- GOAL OF THE EXERCISE -
Copy every line of the listing exactly.

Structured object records
# # #

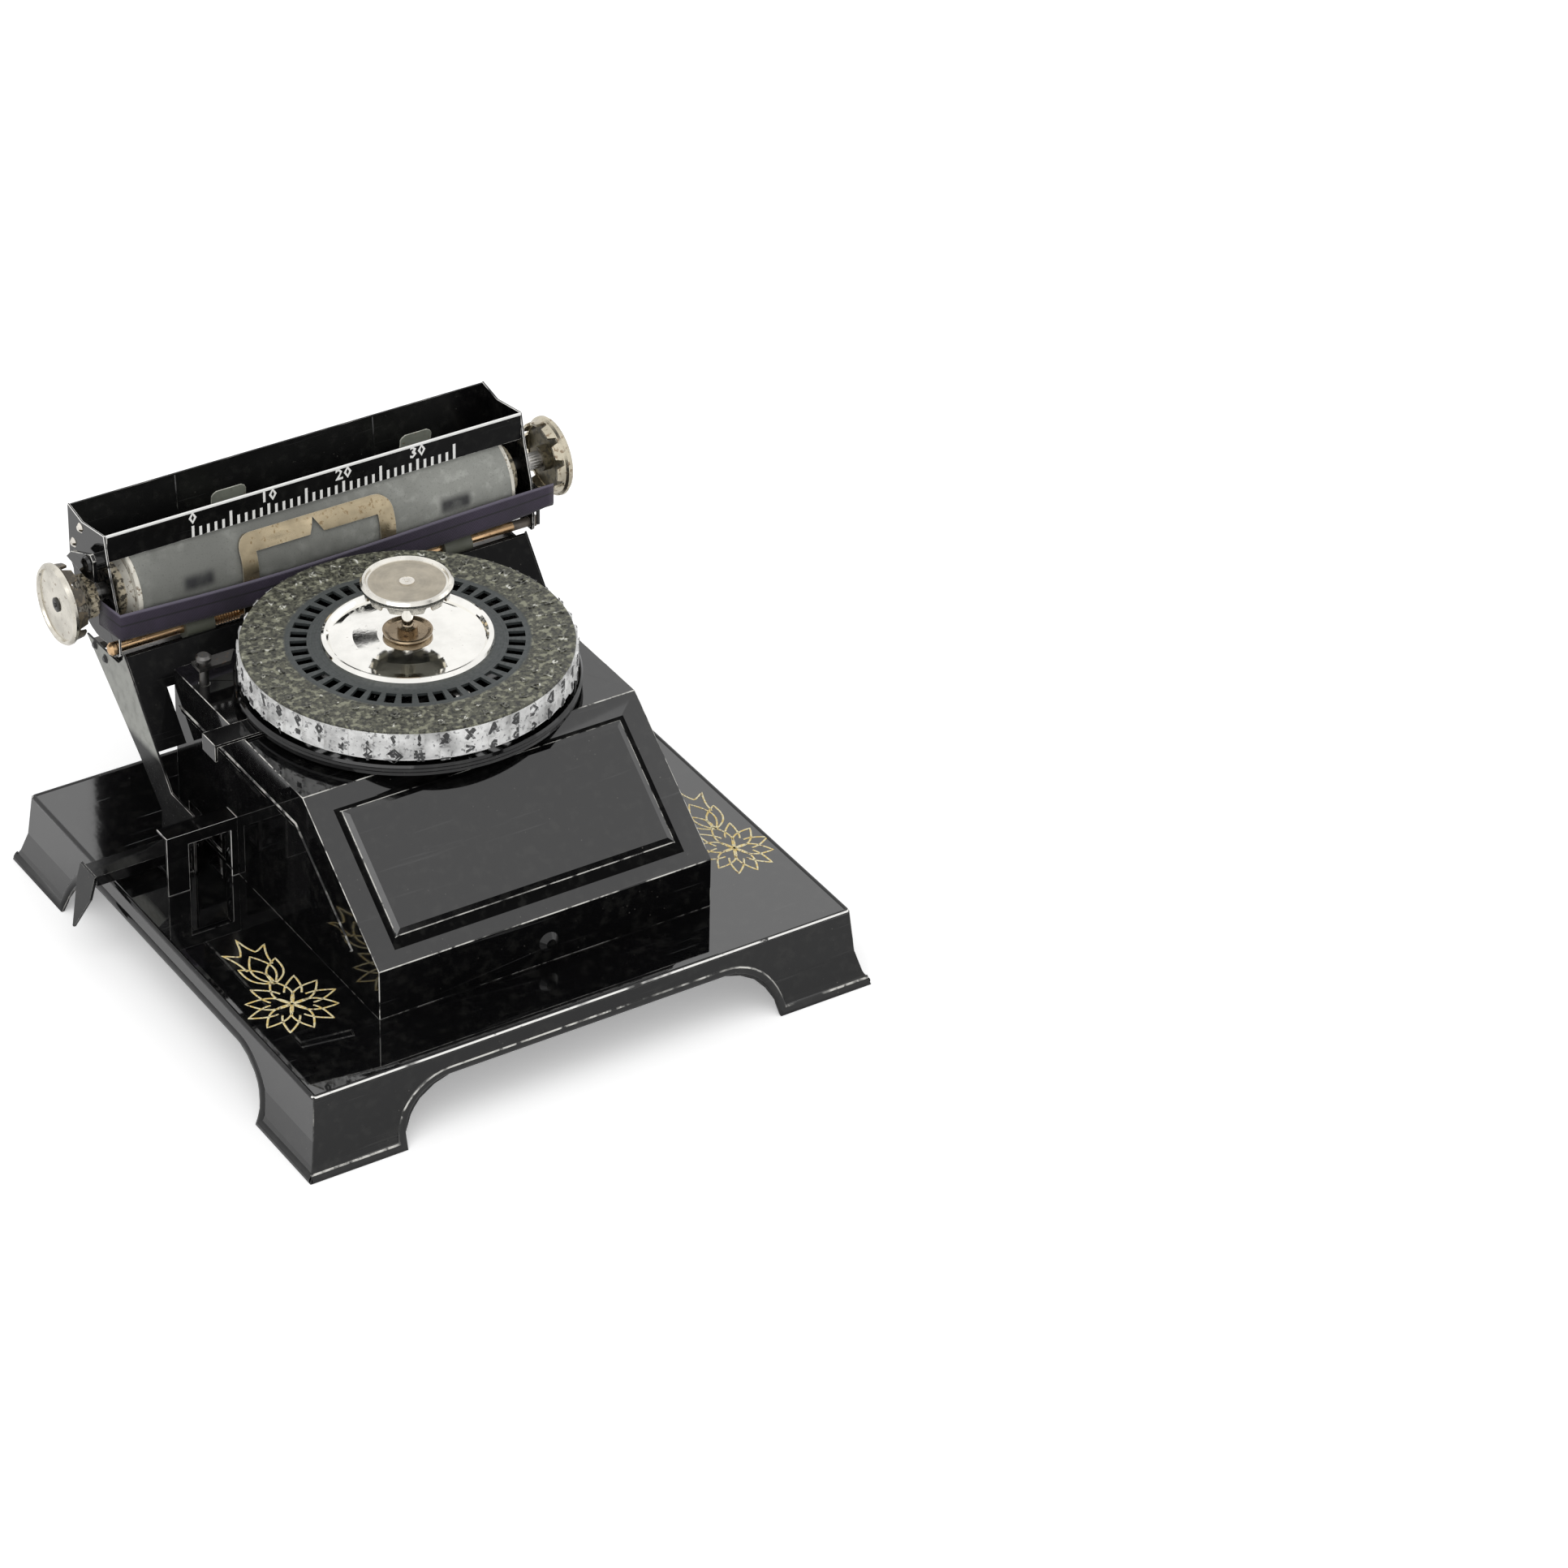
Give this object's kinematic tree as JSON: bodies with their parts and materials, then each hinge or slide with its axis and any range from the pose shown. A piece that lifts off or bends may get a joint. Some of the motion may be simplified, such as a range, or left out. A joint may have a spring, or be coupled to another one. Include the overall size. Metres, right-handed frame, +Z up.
{
  "type": "index typewriter",
  "caption": "Small lacquered index typewriter: a type wheel turned by a knob, a print lever, a shift slide and a sliding carriage with a rubber platen.",
  "frame": {"origin": "on the surface that the machine stands on, under the centre of the base's plan", "axes": "+Z up, +X to the typist's right along the platen, +Y from the name panel towards the carriage"},
  "size_m": [0.2187, 0.2166, 0.1282],
  "materials": {
    "black": "gloss black stoved lacquer",
    "bronze": "tarnished bronze sheet",
    "copper": "dull copper",
    "dark_steel": "dark oiled steel",
    "disc": "dull grey-olive paint with raised characters",
    "nickel": "warm nickel plate",
    "ribbon": "inked violet-black cotton",
    "rubber": "worn grey rubber",
    "steel": "bright steel, a little dulled",
    "type_metal": "cast white metal, matt",
    "wood": "turned hardwood, unfinished"
  },
  "bodies": {
    "frame": {"base_tray": "black", "housing": "black", "front_screw": "black", "wheel_tray": "black", "tray_rivets": "steel", "slide_guides": "dark_steel", "rocker_bearing": "steel", "lever_guard": "black", "support_side_left": "black", "support_side_right": "black", "support_web": "black", "frame_rivets": "black", "carriage_rail": "steel", "rear_tie": "dark_steel", "pawl_pin": "steel", "aligner_frame": "bronze", "aligner_rivets": "bronze"},
    "print_lever_unit": {"print_lever": "black", "rocker_shaft": "steel", "rocker_arm": "steel", "locking_arm": "dark_steel", "lever_spring": "steel"},
    "wheel_slide_unit": {"wheel_slide": "dark_steel"},
    "shift_unit": {"shift_slide": "black"},
    "wheel_lift_unit": {"lift_spindle": "steel", "detent_spring": "steel"},
    "type_wheel_unit": {"wheel_hub": "steel", "index_disc": "disc", "type_band": "type_metal", "hub_dome": "nickel", "hub_collar": "bronze", "selector_stem": "nickel", "selector_knob": "nickel", "selector_screw": "nickel"},
    "carriage_unit": {"end_plate_left": "black", "end_plate_right": "black", "carriage_back": "black", "ruler_bar": "black", "carriage_rivets": "nickel", "rail_shoes": "steel", "feed_rack": "steel", "paper_fingers": "steel", "ink_ribbon": "ribbon", "ribbon_clip_left": "black", "ribbon_clip_right": "black", "pawl_stud": "steel"},
    "platen_unit": {"platen_rubber": "rubber", "platen_core": "wood", "platen_caps": "nickel", "platen_shaft": "steel", "platen_knob_left": "nickel", "platen_knob_right": "nickel", "knob_screws": "nickel", "ratchet_wheel": "nickel"},
    "feed_roller_unit": {"feed_rod": "copper", "feed_rollers": "rubber", "feed_spring": "steel"},
    "line_pawl_unit": {"line_pawl": "black"},
    "feed_pawl_unit": {"feed_pawl": "steel"}
  },
  "joints": [
    {"name": "print_press", "type": "hinge", "parent": "frame", "child": "print_lever_unit", "pos_m": [-0.0575, 0.051, 0.03], "axis": [0, 0, 1], "range_deg": [0, 5.9], "stiffness_Nm_per_rad": 0.4},
    {"name": "wheel_strike", "type": "slide", "parent": "frame", "child": "wheel_slide_unit", "axis": [0, 1, 0], "range_m": [0, 0.0024]},
    {"name": "shift", "type": "slide", "parent": "wheel_slide_unit", "child": "shift_unit", "axis": [-1, 0, 0], "range_m": [0, 0.0055]},
    {"name": "wheel_rise", "type": "slide", "parent": "wheel_slide_unit", "child": "wheel_lift_unit", "axis": [0, 0, 1], "range_m": [0, 0.0055]},
    {"name": "wheel_turn", "type": "hinge", "parent": "wheel_lift_unit", "child": "type_wheel_unit", "pos_m": [0, 0.017, 0.1], "axis": [0, 0, 1], "continuous": true},
    {"name": "carriage_travel", "type": "slide", "parent": "frame", "child": "carriage_unit", "axis": [1, 0, 0], "range_m": [-0.054, 0.044]},
    {"name": "platen_turn", "type": "hinge", "parent": "carriage_unit", "child": "platen_unit", "pos_m": [0.0045, 0.092, 0.1035], "axis": [1, 0, 0], "continuous": true},
    {"name": "feed_roller_turn", "type": "hinge", "parent": "carriage_unit", "child": "feed_roller_unit", "pos_m": [0.0045, 0.0808, 0.08778], "axis": [1, 0, 0], "continuous": true},
    {"name": "line_pawl_lift", "type": "hinge", "parent": "carriage_unit", "child": "line_pawl_unit", "pos_m": [-0.0791, 0.0875, 0.1185], "axis": [1, 0, 0], "range_deg": [0, 8], "stiffness_Nm_per_rad": 0.02},
    {"name": "feed_pawl_drop", "type": "hinge", "parent": "frame", "child": "feed_pawl_unit", "pos_m": [0.014, 0.0994, 0.0804], "axis": [0, 1, 0], "range_deg": [0, 6], "stiffness_Nm_per_rad": 0.01}
  ],
  "couplings": [
    {"joint": "print_press", "follows": "wheel_strike", "rad_per_m": 41.667},
    {"joint": "wheel_rise", "follows": "shift", "ratio": 1},
    {"joint": "feed_roller_turn", "follows": "platen_turn", "ratio": -3.75}
  ]
}
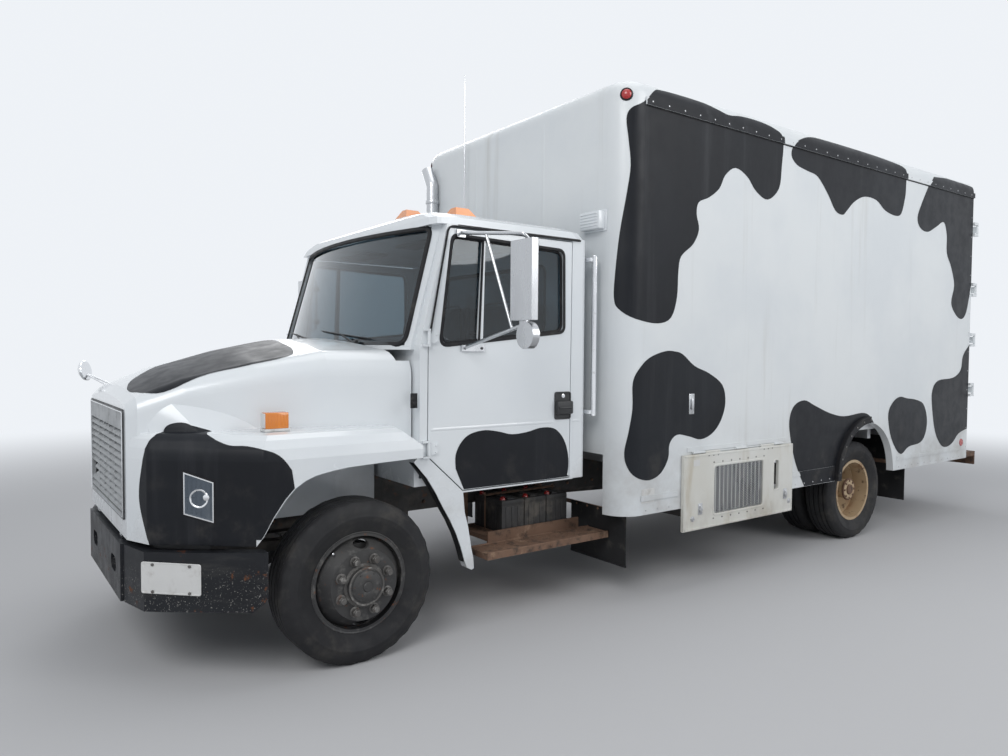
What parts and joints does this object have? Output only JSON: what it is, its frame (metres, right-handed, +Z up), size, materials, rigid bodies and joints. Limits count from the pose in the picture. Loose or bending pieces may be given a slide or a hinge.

# # #

- COMPLETED EXERCISE -
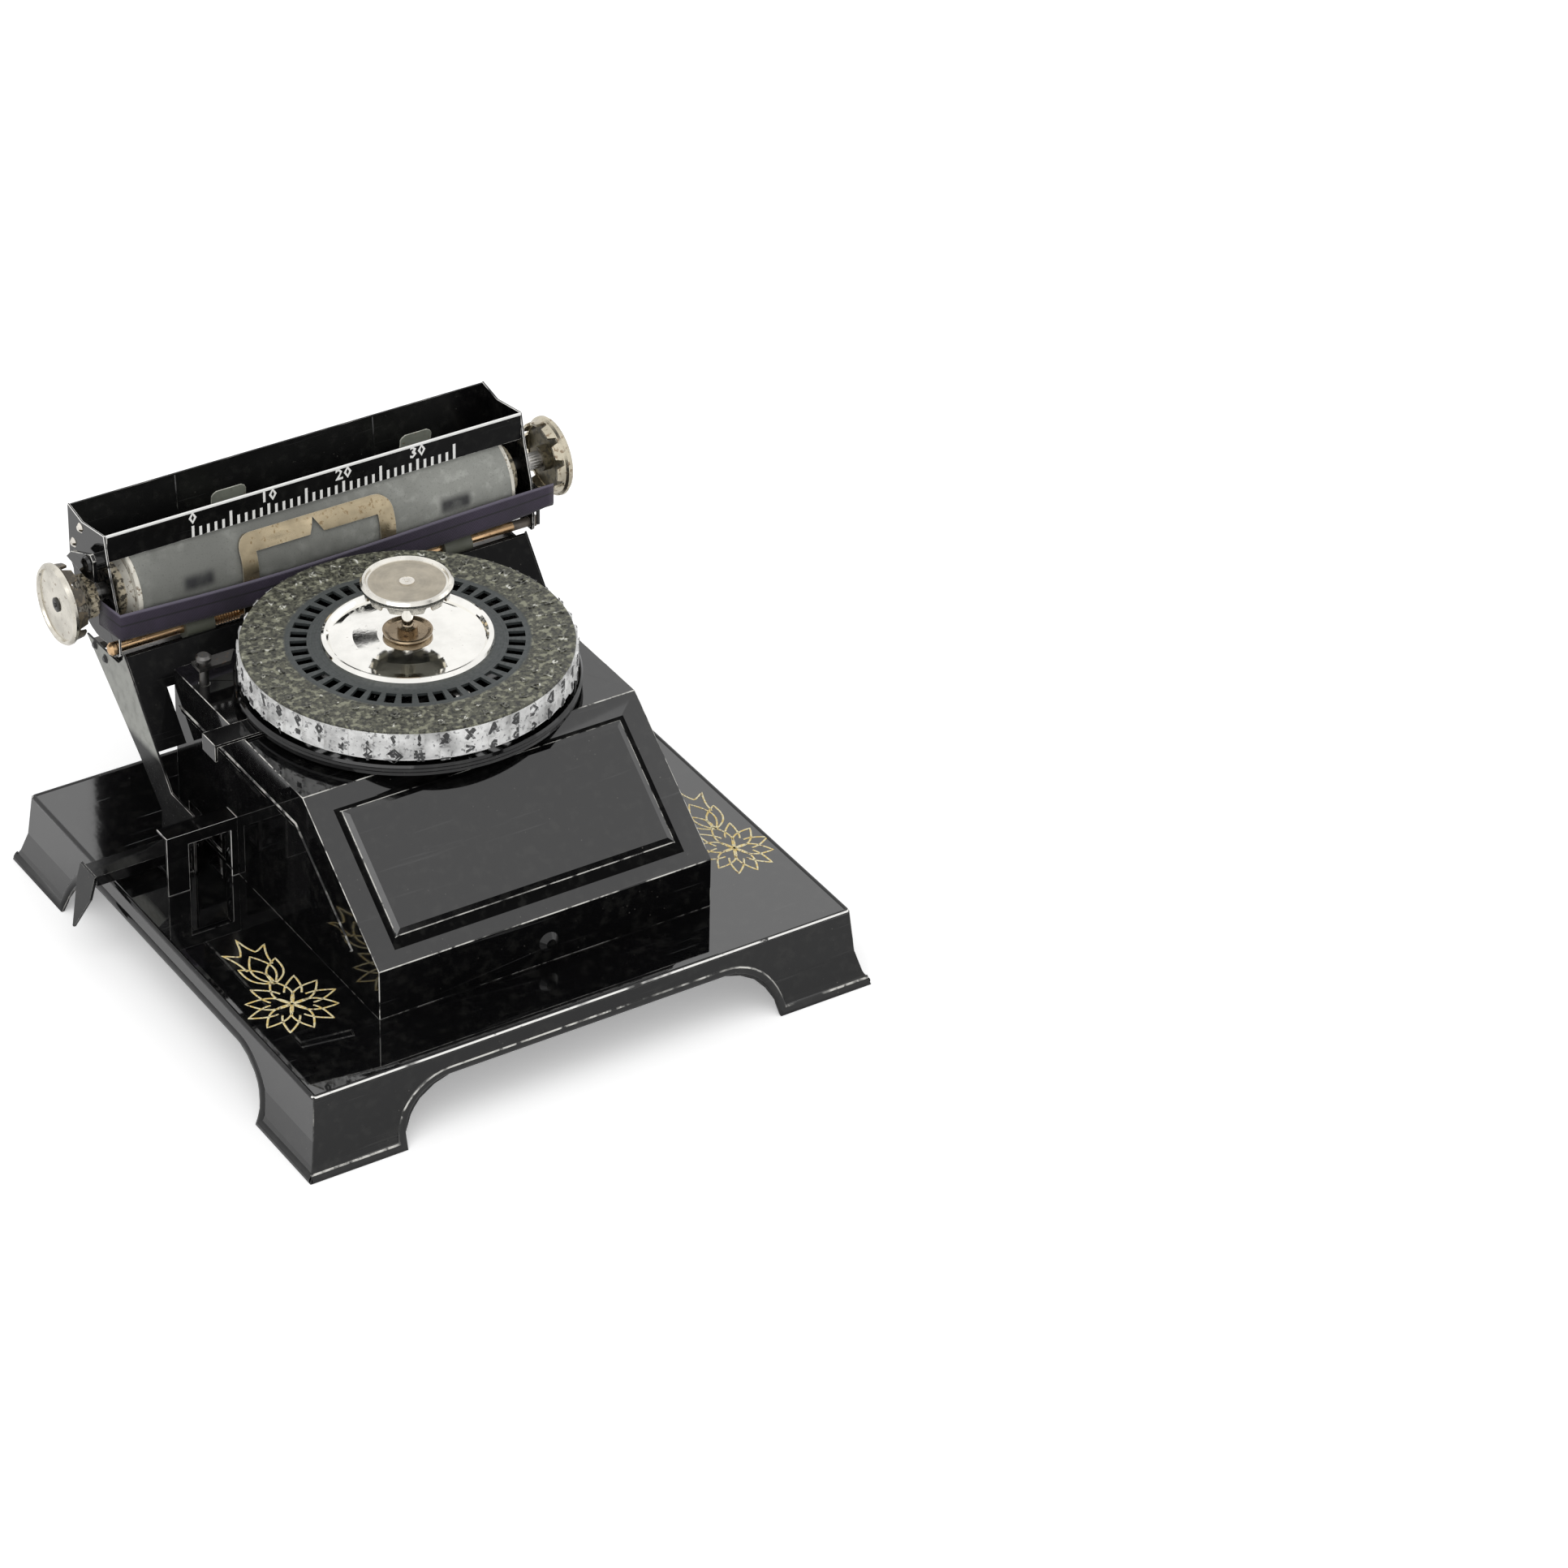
Give this object's kinematic tree as JSON: bodies with their parts and materials, then each hinge or slide with its axis and any range from the pose shown. A piece that lifts off or bends may get a joint. Some of the motion may be simplified, such as a range, or left out. A joint may have a spring, or be coupled to another one. Include the overall size. Metres, right-handed frame, +Z up.
{
  "type": "index typewriter",
  "caption": "Small lacquered index typewriter: a type wheel turned by a knob, a print lever, a shift slide and a sliding carriage with a rubber platen.",
  "frame": {"origin": "on the surface that the machine stands on, under the centre of the base's plan", "axes": "+Z up, +X to the typist's right along the platen, +Y from the name panel towards the carriage"},
  "size_m": [0.2187, 0.2166, 0.1282],
  "materials": {
    "black": "gloss black stoved lacquer",
    "bronze": "tarnished bronze sheet",
    "copper": "dull copper",
    "dark_steel": "dark oiled steel",
    "disc": "dull grey-olive paint with raised characters",
    "nickel": "warm nickel plate",
    "ribbon": "inked violet-black cotton",
    "rubber": "worn grey rubber",
    "steel": "bright steel, a little dulled",
    "type_metal": "cast white metal, matt",
    "wood": "turned hardwood, unfinished"
  },
  "bodies": {
    "frame": {"base_tray": "black", "housing": "black", "front_screw": "black", "wheel_tray": "black", "tray_rivets": "steel", "slide_guides": "dark_steel", "rocker_bearing": "steel", "lever_guard": "black", "support_side_left": "black", "support_side_right": "black", "support_web": "black", "frame_rivets": "black", "carriage_rail": "steel", "rear_tie": "dark_steel", "pawl_pin": "steel", "aligner_frame": "bronze", "aligner_rivets": "bronze"},
    "print_lever_unit": {"print_lever": "black", "rocker_shaft": "steel", "rocker_arm": "steel", "locking_arm": "dark_steel", "lever_spring": "steel"},
    "wheel_slide_unit": {"wheel_slide": "dark_steel"},
    "shift_unit": {"shift_slide": "black"},
    "wheel_lift_unit": {"lift_spindle": "steel", "detent_spring": "steel"},
    "type_wheel_unit": {"wheel_hub": "steel", "index_disc": "disc", "type_band": "type_metal", "hub_dome": "nickel", "hub_collar": "bronze", "selector_stem": "nickel", "selector_knob": "nickel", "selector_screw": "nickel"},
    "carriage_unit": {"end_plate_left": "black", "end_plate_right": "black", "carriage_back": "black", "ruler_bar": "black", "carriage_rivets": "nickel", "rail_shoes": "steel", "feed_rack": "steel", "paper_fingers": "steel", "ink_ribbon": "ribbon", "ribbon_clip_left": "black", "ribbon_clip_right": "black", "pawl_stud": "steel"},
    "platen_unit": {"platen_rubber": "rubber", "platen_core": "wood", "platen_caps": "nickel", "platen_shaft": "steel", "platen_knob_left": "nickel", "platen_knob_right": "nickel", "knob_screws": "nickel", "ratchet_wheel": "nickel"},
    "feed_roller_unit": {"feed_rod": "copper", "feed_rollers": "rubber", "feed_spring": "steel"},
    "line_pawl_unit": {"line_pawl": "black"},
    "feed_pawl_unit": {"feed_pawl": "steel"}
  },
  "joints": [
    {"name": "print_press", "type": "hinge", "parent": "frame", "child": "print_lever_unit", "pos_m": [-0.0575, 0.051, 0.03], "axis": [0, 0, 1], "range_deg": [0, 5.9], "stiffness_Nm_per_rad": 0.4},
    {"name": "wheel_strike", "type": "slide", "parent": "frame", "child": "wheel_slide_unit", "axis": [0, 1, 0], "range_m": [0, 0.0024]},
    {"name": "shift", "type": "slide", "parent": "wheel_slide_unit", "child": "shift_unit", "axis": [-1, 0, 0], "range_m": [0, 0.0055]},
    {"name": "wheel_rise", "type": "slide", "parent": "wheel_slide_unit", "child": "wheel_lift_unit", "axis": [0, 0, 1], "range_m": [0, 0.0055]},
    {"name": "wheel_turn", "type": "hinge", "parent": "wheel_lift_unit", "child": "type_wheel_unit", "pos_m": [0, 0.017, 0.1], "axis": [0, 0, 1], "continuous": true},
    {"name": "carriage_travel", "type": "slide", "parent": "frame", "child": "carriage_unit", "axis": [1, 0, 0], "range_m": [-0.054, 0.044]},
    {"name": "platen_turn", "type": "hinge", "parent": "carriage_unit", "child": "platen_unit", "pos_m": [0.0045, 0.092, 0.1035], "axis": [1, 0, 0], "continuous": true},
    {"name": "feed_roller_turn", "type": "hinge", "parent": "carriage_unit", "child": "feed_roller_unit", "pos_m": [0.0045, 0.0808, 0.08778], "axis": [1, 0, 0], "continuous": true},
    {"name": "line_pawl_lift", "type": "hinge", "parent": "carriage_unit", "child": "line_pawl_unit", "pos_m": [-0.0791, 0.0875, 0.1185], "axis": [1, 0, 0], "range_deg": [0, 8], "stiffness_Nm_per_rad": 0.02},
    {"name": "feed_pawl_drop", "type": "hinge", "parent": "frame", "child": "feed_pawl_unit", "pos_m": [0.014, 0.0994, 0.0804], "axis": [0, 1, 0], "range_deg": [0, 6], "stiffness_Nm_per_rad": 0.01}
  ],
  "couplings": [
    {"joint": "print_press", "follows": "wheel_strike", "rad_per_m": 41.667},
    {"joint": "wheel_rise", "follows": "shift", "ratio": 1},
    {"joint": "feed_roller_turn", "follows": "platen_turn", "ratio": -3.75}
  ]
}
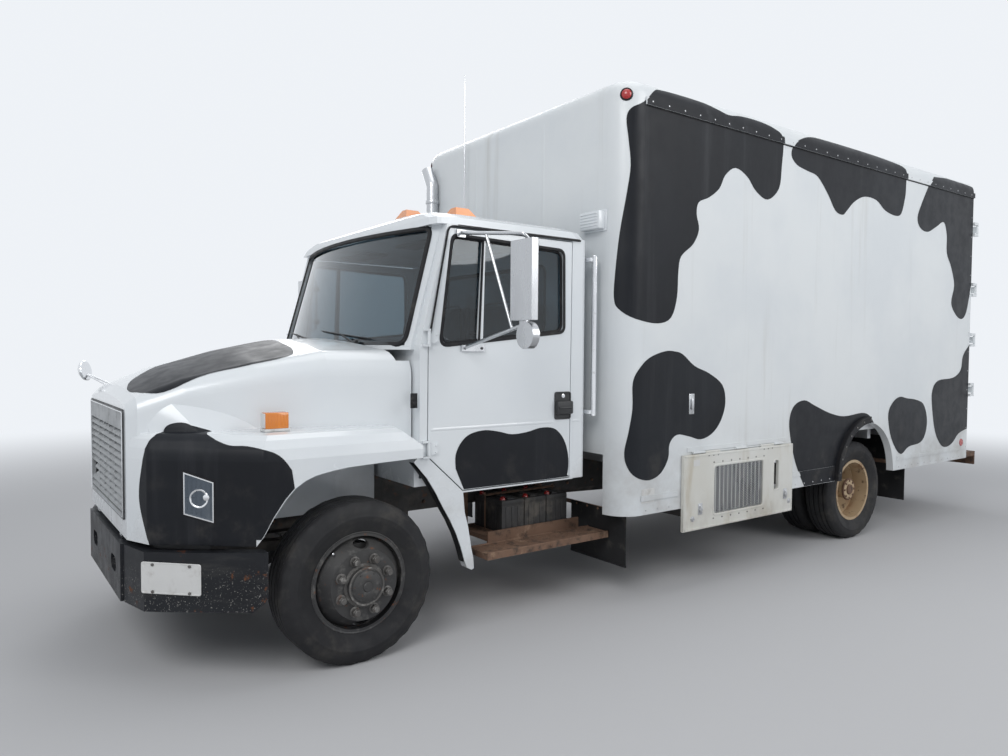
What parts and joints does this object have? Output only JSON: what it is, its frame (metres, right-handed, +Z up), size, materials, rigid bodies and joints. Limits count from the pose in the picture. Loose or bending pieces may be given a slide or a hinge.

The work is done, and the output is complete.